Usain Bolt is confident he can produce one more magical Midas touch when he seeks to defend his 100m title at the IAAF World Championships.
In eight individual finals at the past four worlds (as well as in four 4x100m relay finals, Bolt has only suffered one hiccup: when he false started in the 100m final in Daegu in 2011.
Eleven world titles to go along with eight Olympic golds: Bolt has the experience of dealing with multi-round big-event racing.
It would be a brave person to bet against the 30-year-old Jamaican, no matter how sluggish, relatively speaking, his season has been so far.
He has had only three outings, all over 100m, and only once dipped under the 10-second barrier, in Monaco last month (9.95sec).
"If I show up at a championships, I'm fully confident," Bolt maintained.
"My coach (Glen Mills) is confident and I'm ready to go. I'm fully confident, 100 percent."
Whilst labelling himself "for some reason, the underdog," Bolt fired out a warning shot at potential rivals by saying he wanted to bring the curtain down on his individual exploits as a sprinter who was "unbeatable, unstoppable."
Bolt suffered a rare defeat in the 100m by two-time doping cheat Justin Gatlin at the Rome Diamond League meet in 2013, losing out by a hundredth of a second.
The multi-medalled American, now 35, will be in the field in the British capital and a nailed-down contender for a podium place.
Gatlin, the 2004 Olympic 100m gold medallist and 2005 world champion before serving a ban between 2006-10, won silvers behind Bolt in Beijing in 2015 and Moscow two years previously, and last year became the oldest man to win a 100m Olympic medal when he took silver in Rio, also behind his Jamaican nemesis.
Bolt's teammate Yohan Blake, world 100m champion in 2011 after the false start, and Gatlin's compatriot Christian Coleman, who has the season's fastest time of 9.82sec, should be in the running.
Bolt's path to victory was given a boost Wednesday when Canadian sprinter Andre De Grasse withdrew from the Worlds with a hamstring injury he suffered in training. De Grasse was a medal threat in the 100m and 200m.
South African Akani Simbine and Frenchman Jimmy Vicaut all have a realistic chance of bagging a medal should they safely negotiate heats and keep enough in reserve from Friday's heats for Saturday's semi-final and final.
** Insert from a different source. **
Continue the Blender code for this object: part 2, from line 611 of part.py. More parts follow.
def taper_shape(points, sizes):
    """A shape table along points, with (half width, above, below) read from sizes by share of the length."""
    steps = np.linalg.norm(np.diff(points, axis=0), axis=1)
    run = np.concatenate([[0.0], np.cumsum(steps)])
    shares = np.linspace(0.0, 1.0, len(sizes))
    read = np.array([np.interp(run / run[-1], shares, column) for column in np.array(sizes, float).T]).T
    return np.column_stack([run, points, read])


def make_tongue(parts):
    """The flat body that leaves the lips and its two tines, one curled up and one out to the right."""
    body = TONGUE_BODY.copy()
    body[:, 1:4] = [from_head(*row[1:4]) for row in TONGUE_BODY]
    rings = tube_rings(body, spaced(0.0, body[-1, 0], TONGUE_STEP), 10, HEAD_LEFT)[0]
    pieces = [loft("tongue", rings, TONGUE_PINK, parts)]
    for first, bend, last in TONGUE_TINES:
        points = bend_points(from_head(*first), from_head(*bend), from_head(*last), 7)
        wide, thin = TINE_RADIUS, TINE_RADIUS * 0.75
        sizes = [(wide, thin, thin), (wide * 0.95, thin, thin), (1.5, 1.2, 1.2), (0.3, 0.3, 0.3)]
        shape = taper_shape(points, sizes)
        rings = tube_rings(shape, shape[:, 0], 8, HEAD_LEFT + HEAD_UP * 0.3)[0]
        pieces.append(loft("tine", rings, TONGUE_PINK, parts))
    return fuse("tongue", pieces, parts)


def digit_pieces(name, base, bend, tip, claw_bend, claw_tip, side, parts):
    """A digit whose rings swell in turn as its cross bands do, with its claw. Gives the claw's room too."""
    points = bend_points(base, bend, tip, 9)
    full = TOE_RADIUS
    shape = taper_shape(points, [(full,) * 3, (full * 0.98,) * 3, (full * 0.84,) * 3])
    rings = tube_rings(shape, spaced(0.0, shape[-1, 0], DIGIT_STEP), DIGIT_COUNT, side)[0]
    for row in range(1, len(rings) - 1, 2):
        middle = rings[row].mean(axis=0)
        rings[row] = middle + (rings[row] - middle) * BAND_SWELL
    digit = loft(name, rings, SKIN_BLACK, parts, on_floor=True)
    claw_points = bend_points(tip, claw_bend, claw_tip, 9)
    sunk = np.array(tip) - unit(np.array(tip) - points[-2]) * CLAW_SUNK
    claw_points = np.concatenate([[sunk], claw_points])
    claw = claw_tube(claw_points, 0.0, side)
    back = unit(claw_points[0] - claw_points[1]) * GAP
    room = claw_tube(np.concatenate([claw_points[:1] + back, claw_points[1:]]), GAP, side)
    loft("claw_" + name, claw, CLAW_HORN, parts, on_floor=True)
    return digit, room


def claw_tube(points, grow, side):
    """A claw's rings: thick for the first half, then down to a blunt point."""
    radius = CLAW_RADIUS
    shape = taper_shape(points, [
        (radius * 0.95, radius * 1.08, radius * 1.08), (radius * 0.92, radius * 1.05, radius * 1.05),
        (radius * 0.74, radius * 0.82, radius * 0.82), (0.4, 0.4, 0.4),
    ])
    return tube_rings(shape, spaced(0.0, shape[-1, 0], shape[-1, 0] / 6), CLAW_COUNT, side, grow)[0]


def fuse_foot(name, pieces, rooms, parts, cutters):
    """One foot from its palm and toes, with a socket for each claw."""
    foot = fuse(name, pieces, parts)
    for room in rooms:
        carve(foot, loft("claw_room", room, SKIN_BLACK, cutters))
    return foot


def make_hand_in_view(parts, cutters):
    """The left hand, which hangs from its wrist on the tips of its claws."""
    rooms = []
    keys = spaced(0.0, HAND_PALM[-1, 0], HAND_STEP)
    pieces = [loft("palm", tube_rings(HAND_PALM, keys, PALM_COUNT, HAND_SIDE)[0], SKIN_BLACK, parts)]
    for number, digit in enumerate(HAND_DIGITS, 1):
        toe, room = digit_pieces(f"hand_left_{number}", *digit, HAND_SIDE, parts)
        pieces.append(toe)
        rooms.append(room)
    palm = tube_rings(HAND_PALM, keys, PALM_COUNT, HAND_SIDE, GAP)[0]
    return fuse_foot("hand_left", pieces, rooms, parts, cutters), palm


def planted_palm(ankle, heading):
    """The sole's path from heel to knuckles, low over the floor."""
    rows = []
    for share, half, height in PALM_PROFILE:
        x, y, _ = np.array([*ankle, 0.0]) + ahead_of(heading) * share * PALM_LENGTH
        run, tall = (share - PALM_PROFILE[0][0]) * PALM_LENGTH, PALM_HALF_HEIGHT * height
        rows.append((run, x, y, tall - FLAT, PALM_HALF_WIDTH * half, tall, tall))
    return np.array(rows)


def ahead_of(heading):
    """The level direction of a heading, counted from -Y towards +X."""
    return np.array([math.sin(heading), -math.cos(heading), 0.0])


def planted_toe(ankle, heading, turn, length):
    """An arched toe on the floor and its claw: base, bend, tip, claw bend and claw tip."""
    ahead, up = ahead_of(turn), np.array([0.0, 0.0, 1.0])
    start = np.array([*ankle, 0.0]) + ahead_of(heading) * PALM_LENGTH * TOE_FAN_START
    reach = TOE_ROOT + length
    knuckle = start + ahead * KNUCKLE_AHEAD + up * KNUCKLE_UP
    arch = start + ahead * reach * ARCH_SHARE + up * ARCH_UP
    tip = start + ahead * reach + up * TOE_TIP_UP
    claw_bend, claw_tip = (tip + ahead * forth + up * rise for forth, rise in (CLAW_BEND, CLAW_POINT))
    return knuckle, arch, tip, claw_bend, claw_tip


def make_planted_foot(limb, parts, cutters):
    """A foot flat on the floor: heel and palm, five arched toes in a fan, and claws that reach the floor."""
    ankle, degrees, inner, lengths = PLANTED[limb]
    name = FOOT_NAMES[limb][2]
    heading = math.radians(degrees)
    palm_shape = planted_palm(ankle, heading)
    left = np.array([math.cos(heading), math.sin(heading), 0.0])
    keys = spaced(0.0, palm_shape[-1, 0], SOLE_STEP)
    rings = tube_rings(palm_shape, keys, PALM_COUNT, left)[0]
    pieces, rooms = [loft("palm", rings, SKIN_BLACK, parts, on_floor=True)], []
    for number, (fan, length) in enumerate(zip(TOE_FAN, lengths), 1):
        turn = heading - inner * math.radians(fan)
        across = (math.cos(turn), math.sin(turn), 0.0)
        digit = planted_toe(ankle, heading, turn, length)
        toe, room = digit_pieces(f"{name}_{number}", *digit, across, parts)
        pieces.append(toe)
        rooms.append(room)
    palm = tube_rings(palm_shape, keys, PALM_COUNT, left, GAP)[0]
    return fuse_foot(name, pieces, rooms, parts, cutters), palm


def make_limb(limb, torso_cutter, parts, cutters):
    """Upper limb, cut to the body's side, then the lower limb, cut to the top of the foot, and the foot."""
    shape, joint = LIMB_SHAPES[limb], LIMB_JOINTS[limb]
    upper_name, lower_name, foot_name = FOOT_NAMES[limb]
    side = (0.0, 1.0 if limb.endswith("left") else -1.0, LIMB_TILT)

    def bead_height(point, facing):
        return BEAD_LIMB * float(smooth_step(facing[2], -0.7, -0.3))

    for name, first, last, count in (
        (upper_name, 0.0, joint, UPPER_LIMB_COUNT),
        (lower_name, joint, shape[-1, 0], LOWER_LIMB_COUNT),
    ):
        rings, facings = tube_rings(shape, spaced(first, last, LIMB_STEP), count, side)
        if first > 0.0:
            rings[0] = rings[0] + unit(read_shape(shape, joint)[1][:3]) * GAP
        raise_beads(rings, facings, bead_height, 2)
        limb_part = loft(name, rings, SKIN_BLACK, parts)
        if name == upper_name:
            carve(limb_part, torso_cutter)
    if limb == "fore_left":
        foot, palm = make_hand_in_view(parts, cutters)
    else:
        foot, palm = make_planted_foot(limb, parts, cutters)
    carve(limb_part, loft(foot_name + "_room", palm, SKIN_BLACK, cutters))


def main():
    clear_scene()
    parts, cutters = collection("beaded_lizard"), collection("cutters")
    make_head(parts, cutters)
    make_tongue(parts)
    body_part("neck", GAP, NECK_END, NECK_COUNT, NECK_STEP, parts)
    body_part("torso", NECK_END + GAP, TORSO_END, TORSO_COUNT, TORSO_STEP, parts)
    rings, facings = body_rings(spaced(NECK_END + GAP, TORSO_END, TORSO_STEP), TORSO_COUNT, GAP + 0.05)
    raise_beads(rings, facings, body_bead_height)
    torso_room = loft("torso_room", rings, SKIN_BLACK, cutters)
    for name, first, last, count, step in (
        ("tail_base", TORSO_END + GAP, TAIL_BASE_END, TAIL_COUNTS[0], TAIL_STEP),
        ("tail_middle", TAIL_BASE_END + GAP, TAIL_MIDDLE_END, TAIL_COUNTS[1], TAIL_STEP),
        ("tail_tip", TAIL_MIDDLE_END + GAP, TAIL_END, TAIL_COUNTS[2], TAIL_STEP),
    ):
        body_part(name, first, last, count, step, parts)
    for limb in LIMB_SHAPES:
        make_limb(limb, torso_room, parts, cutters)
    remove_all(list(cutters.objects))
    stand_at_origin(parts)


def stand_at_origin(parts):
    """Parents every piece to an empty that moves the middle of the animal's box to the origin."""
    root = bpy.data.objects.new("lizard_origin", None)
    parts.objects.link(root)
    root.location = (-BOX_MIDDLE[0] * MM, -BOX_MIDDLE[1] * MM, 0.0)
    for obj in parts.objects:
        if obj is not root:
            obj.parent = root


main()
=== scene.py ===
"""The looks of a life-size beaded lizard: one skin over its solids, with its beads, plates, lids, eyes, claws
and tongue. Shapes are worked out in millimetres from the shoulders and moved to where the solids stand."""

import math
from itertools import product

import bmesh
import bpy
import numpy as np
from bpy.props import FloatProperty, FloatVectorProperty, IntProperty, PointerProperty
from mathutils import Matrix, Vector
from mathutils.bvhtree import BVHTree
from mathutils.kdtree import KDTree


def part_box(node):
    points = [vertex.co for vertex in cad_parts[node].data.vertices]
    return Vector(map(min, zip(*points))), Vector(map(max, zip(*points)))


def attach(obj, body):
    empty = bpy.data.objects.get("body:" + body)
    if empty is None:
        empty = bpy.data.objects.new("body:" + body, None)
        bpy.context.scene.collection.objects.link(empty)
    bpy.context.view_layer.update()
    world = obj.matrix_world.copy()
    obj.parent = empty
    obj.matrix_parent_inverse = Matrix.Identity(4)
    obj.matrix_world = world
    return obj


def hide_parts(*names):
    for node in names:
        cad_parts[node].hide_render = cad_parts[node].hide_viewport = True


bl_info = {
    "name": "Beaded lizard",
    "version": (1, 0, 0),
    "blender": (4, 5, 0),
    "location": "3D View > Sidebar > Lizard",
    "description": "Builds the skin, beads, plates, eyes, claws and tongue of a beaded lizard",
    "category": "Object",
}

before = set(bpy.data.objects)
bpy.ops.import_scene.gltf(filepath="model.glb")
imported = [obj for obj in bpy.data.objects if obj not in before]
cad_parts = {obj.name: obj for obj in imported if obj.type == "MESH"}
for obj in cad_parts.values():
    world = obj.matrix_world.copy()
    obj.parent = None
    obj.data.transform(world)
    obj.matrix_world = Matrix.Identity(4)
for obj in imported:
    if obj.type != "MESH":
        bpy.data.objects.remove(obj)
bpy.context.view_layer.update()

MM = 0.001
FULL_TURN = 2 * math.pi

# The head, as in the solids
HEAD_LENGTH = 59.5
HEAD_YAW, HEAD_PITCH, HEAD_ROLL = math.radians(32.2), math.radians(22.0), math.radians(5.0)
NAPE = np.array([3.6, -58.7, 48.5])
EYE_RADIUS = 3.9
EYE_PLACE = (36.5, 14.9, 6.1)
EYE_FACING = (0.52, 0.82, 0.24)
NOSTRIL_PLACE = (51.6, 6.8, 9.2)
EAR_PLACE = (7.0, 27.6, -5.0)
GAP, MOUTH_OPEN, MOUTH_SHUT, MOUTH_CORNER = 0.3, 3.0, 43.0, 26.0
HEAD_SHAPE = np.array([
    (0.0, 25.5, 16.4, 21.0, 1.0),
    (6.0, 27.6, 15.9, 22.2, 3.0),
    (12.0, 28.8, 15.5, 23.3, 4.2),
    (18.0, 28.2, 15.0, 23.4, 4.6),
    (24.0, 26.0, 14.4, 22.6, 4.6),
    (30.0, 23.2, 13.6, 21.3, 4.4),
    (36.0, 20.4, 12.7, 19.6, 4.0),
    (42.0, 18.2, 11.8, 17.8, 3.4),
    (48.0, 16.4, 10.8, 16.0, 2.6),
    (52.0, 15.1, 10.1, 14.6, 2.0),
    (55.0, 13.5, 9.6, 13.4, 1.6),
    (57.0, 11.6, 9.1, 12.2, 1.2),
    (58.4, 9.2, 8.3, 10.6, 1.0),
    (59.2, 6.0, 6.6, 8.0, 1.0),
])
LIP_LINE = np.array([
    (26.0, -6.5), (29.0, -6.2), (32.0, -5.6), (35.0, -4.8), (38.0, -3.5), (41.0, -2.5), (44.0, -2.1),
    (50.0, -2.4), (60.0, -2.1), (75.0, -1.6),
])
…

"I love competition, I thrive on competition and I want people to run fast to push me," warned Bolt, who set the current world record of 9.58sec when he won world gold in Berlin in 2009, his winning times in the last two championships being 9.79 and 9.77 respectively.
"I'm the underdog, for some reason," Bolt said. "That's what I keep reading. That's what my team keeps telling me... I've got to prove myself once more.
"My last race was 9.95, which shows I'm going in the right direction. The two rounds (of heats and semi-finals) always help me. I'm always going forward.
"At a championships it's about who keeps their nerve. I've been here before. It's time to go. It's 'go' time."